While covering the Florida baseball camps in the spring of 1958, I was told to get a story on Hank Aaron, well established by then as the Milwaukee Braves’ best of a number of fine hitters. The team was in Miami for a couple of days to play the Dodgers in exhibition games. I went to the Braves’ primary hotel in downtown Miami only to learn that Aaron and his wife, along with a handful of other African-American ballplayers, were placed in another motel in the “black neighborhood” a couple of miles away. I took a cab over there and made a story of this segregation of a star.
That was life for an African-American fellow countryman even years after we fought and defeated the likes of Adolf Hitler. We just hadn’t beaten back the Bull Connors and KKK of America yet.

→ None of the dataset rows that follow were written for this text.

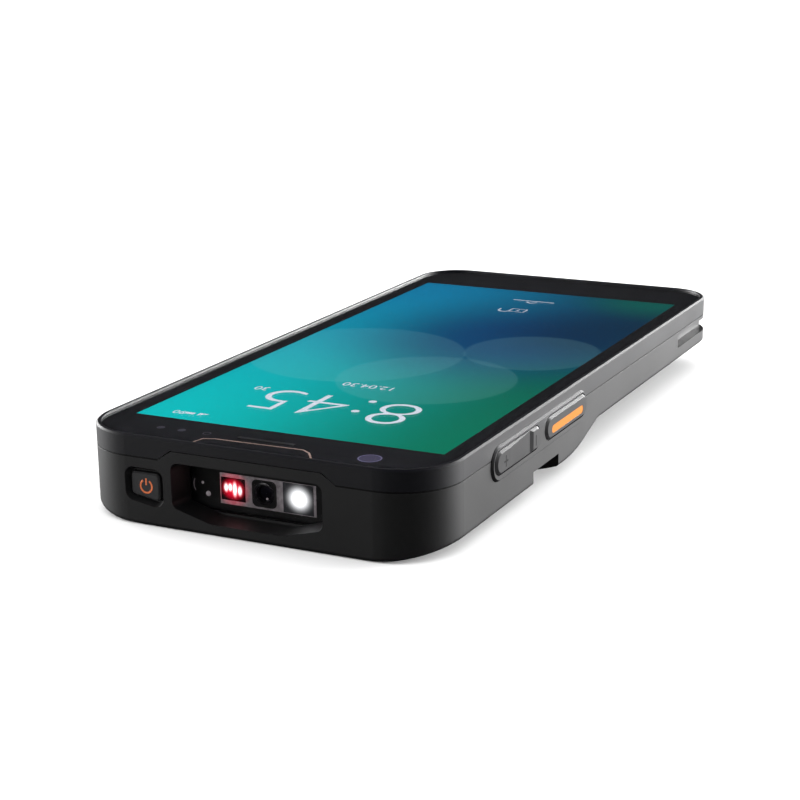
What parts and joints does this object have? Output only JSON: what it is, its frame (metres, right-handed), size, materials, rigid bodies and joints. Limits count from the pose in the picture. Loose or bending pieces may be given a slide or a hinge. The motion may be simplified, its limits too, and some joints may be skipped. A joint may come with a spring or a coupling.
{
  "type": "handheld data terminal",
  "caption": "Slab-shaped handheld mobile computer with a touch screen, a scan window in its end face, side keys, and a battery door and latch in its stepped back.",
  "frame": {"origin": "centre of the bounding box in plan, at the level of the flat underside of the thick part", "axes": "+Z out of the display, -Y towards the scan window's end, +X the side with the volume key and the seen trigger"},
  "size_m": [0.0804, 0.168, 0.018],
  "materials": {
    "housing": "fine grained, matte",
    "bezel": "fine grained, satin rim",
    "cover_glass": "polished, dark printed border",
    "adhesive": "matte",
    "display": "lit panel",
    "foam": "matte foam",
    "frame_metal": "satin",
    "board": "solder mask",
    "screw": "blackened",
    "window": "polished, dark tint",
    "engine": "matte black",
    "plate": "light grey",
    "red_lens": "glossy red",
    "white_lens": "glossy, cloudy",
    "lens": "coated",
    "film": "amber film",
    "key": "satin",
    "stripe": "satin orange",
    "switch": "satin",
    "steel": "satin",
    "black_part": "matte",
    "mesh": "fine woven",
    "pack": "smooth wrap",
    "contacts": "moulded"
  },
  "bodies": {
    "case": {"rear_housing": "housing", "front_bezel": "bezel", "cover_glass": "cover_glass", "glass_seal": "adhesive", "display_panel": "display", "display_cushion": "foam", "mid_frame": "frame_metal", "main_board": "board", "case_screws": "screw", "scan_window": "window", "scan_engine": "engine", "engine_plate": "plate", "aimer_module": "engine", "imager_holder": "engine", "imager_lens": "lens", "red_lamp": "red_lens", "white_lamp": "white_lens", "scan_ribbon": "film", "power_switch": "switch", "receiver": "black_part", "earpiece_mesh": "mesh", "light_sensor": "black_part", "front_camera": "lens", "rocker_pin": "steel", "switch_strip_right": "switch", "switch_strip_left": "switch", "chip_shield": "steel", "card_socket": "steel", "rear_camera_window": "lens", "rear_camera": "black_part", "rear_lamp": "white_lens", "speaker_mesh": "mesh", "loudspeaker": "black_part", "vibration_motor": "steel", "battery_pack": "pack", "battery_contacts": "contacts", "usb_socket": "steel"},
    "power_button": {"power_button": "key"},
    "trigger_right": {"trigger_right": "key", "stripe_right": "stripe"},
    "trigger_left": {"trigger_left": "key", "stripe_left": "stripe"},
    "volume_rocker": {"volume_rocker": "key"},
    "battery_door": {"battery_door": "housing"},
    "door_latch": {"door_latch": "key"}
  },
  "joints": [
    {"name": "power_press", "type": "slide", "parent": "case", "child": "power_button", "axis": [0, 1, 0], "range_m": [0, 0.0004], "stiffness_N_per_m": 500},
    {"name": "volume_tilt", "type": "hinge", "parent": "case", "child": "volume_rocker", "pos_m": [0.0365, -0.04725, 0.01265], "axis": [0, 0, 1], "range_deg": [-1.5, 1.5], "stiffness_Nm_per_rad": 0.05},
    {"name": "trigger_right_press", "type": "slide", "parent": "case", "child": "trigger_right", "axis": [-1, 0, 0], "range_m": [0, 0.0005], "stiffness_N_per_m": 500},
    {"name": "trigger_left_press", "type": "slide", "parent": "case", "child": "trigger_left", "axis": [1, 0, 0], "range_m": [0, 0.0005], "stiffness_N_per_m": 500},
    {"name": "battery_door_hinge", "type": "hinge", "parent": "case", "child": "battery_door", "pos_m": [0, 0.0735, 0.0042], "axis": [1, 0, 0], "range_deg": [0, 50]},
    {"name": "latch_slide", "type": "slide", "parent": "battery_door", "child": "door_latch", "axis": [0, -1, 0], "range_m": [0, 0.002]}
  ]
}
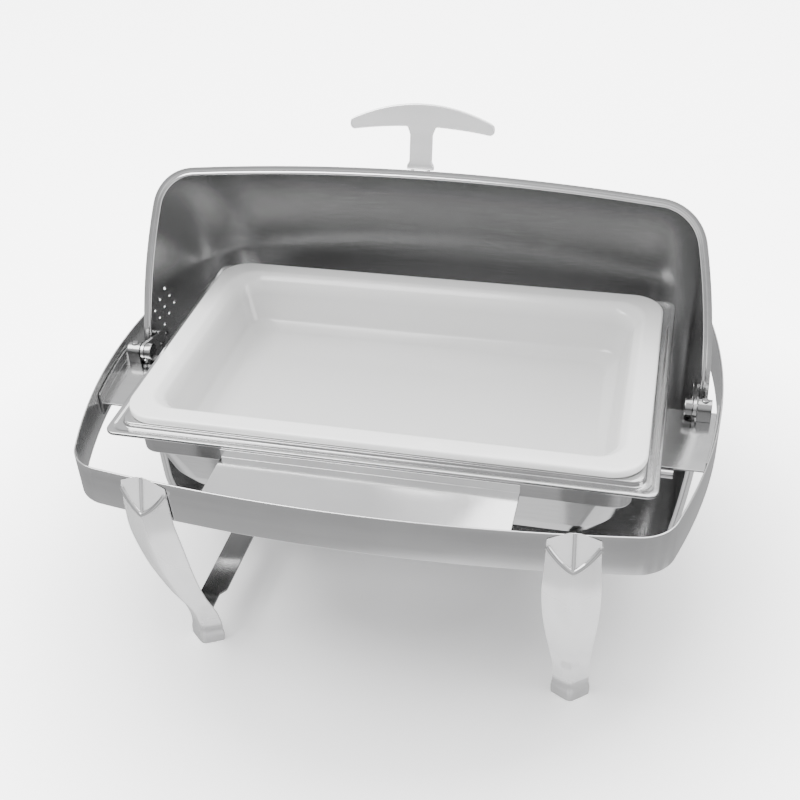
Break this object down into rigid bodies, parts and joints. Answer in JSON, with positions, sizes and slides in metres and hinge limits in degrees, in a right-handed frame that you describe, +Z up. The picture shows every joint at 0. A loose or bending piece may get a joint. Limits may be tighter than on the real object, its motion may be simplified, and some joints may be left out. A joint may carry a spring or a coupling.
{
  "type": "roll top chafer",
  "caption": "Rectangular buffet chafer: bowed polished ring on four legs, roll-back dome lid with handle, water pan and porcelain food pan.",
  "frame": {"origin": "on the floor, under the centre of the frame ring", "axes": "+Z up, -Y towards the front where the handle comes down, +X to the right"},
  "size_m": [0.6674, 0.5174, 0.5438],
  "materials": {
    "polished_steel": "mirror-polished stainless steel",
    "brushed_steel": "brushed stainless steel",
    "satin_steel": "satin stainless steel",
    "porcelain": "white glaze"
  },
  "bodies": {
    "frame": {"frame_band": "polished_steel", "leg_front_left": "polished_steel", "clamp_plate_front_left": "polished_steel", "leg_bolt_front_left": "satin_steel", "leg_front_right": "polished_steel", "clamp_plate_front_right": "polished_steel", "leg_bolt_front_right": "satin_steel", "leg_back_left": "polished_steel", "clamp_plate_back_left": "polished_steel", "leg_bolt_back_left": "satin_steel", "leg_back_right": "polished_steel", "clamp_plate_back_right": "polished_steel", "leg_bolt_back_right": "satin_steel", "stretcher_left": "polished_steel", "bracket_left": "satin_steel", "bracket_roll_left": "satin_steel", "pan_rail_left": "satin_steel", "hinge_block_left": "polished_steel", "set_screw_left": "satin_steel", "hinge_pin_left": "polished_steel", "stretcher_right": "polished_steel", "bracket_right": "satin_steel", "bracket_roll_right": "satin_steel", "pan_rail_right": "satin_steel", "hinge_block_right": "polished_steel", "set_screw_right": "satin_steel", "hinge_pin_right": "polished_steel", "bracket_front": "polished_steel"},
    "lid": {"lid_shell": "brushed_steel", "lid_rim_hem": "brushed_steel", "handle": "polished_steel", "lid_arm_left": "brushed_steel", "handle_screw_left": "satin_steel", "lid_rivet_left_lower": "satin_steel", "lid_rivet_left_upper": "satin_steel", "lid_arm_right": "brushed_steel", "handle_screw_right": "satin_steel", "lid_rivet_right_lower": "satin_steel", "lid_rivet_right_upper": "satin_steel"},
    "water_pan": {"water_pan": "satin_steel"},
    "food_pan": {"food_pan": "porcelain"}
  },
  "joints": [
    {"name": "lid_roll", "type": "hinge", "parent": "frame", "child": "lid", "pos_m": [0, -0.021, 0.2815], "axis": [1, 0, 0], "range_deg": [0, 107]},
    {"name": "water_pan_lift", "type": "slide", "parent": "frame", "child": "water_pan", "axis": [0, 0, 1], "range_m": [0, 0.03]},
    {"name": "food_pan_lift", "type": "slide", "parent": "water_pan", "child": "food_pan", "axis": [0, 0, 1], "range_m": [0, 0.06]}
  ]
}
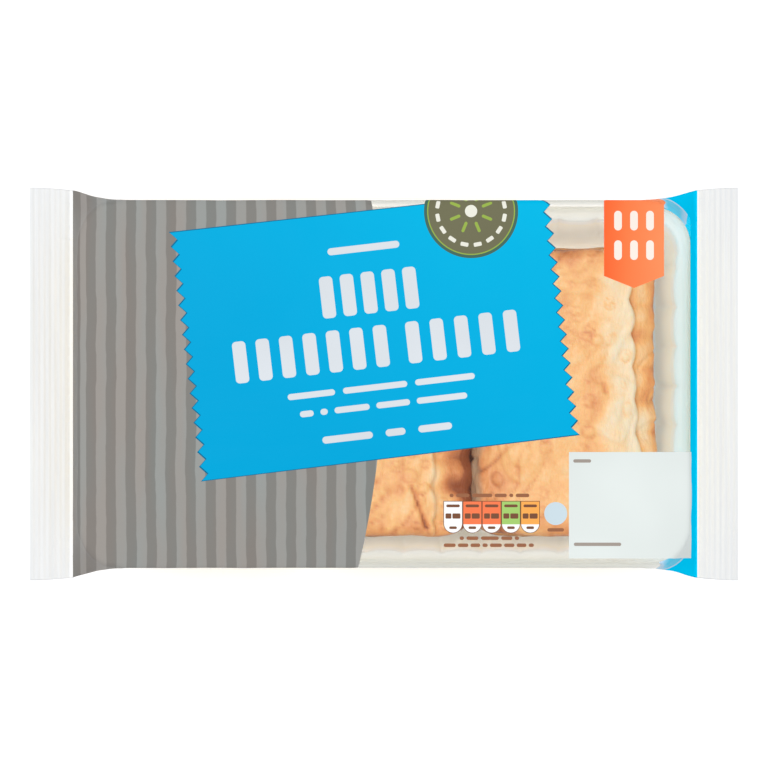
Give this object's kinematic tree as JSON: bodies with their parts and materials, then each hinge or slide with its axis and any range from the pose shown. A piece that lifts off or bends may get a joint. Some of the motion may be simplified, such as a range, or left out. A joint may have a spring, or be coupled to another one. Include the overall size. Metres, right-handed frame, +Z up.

From these three fine biographies, we learn that Aaron and Mays were used to such horrors long before being yelled at by idiots sitting in baseball bleachers or box seats.
But do not ever think they were hardened by it to the point of letting it roll off like normal baseball taunting. This was ugly, hateful racism that has not completely disappeared from our American scene even today.
Still, Aaron, who was taught how to hit by his father, became a great singles and doubles hitter who turned into MLB’s greatest home run hitter of all time. I say that because Barry Bonds, with his 762 career home runs, has too much to prove about the authenticity of his round trippers.
Both Aaron and Mays got more than 3,000 hits while Mantle fell short as his pain-ravaged legs forced him out of action before he reached that highly regarded plateau.
But, just as Mays is best remembered for “The Catch,” Aaron is best remembered for breaking Babe Ruth’s home run record in 1974 with the Atlanta Braves. Howard Bryant tells very well in “The Last Hero” about those terrible threats to Aaron’s life as he got closer and closer to 714 home runs.
I covered all three of these fine athletes, who played against one another time and time again. I thought I knew considerable about them. I was delighted to learn much more from these three fine biographies, which I strongly recommend for anyone, sports fan or not.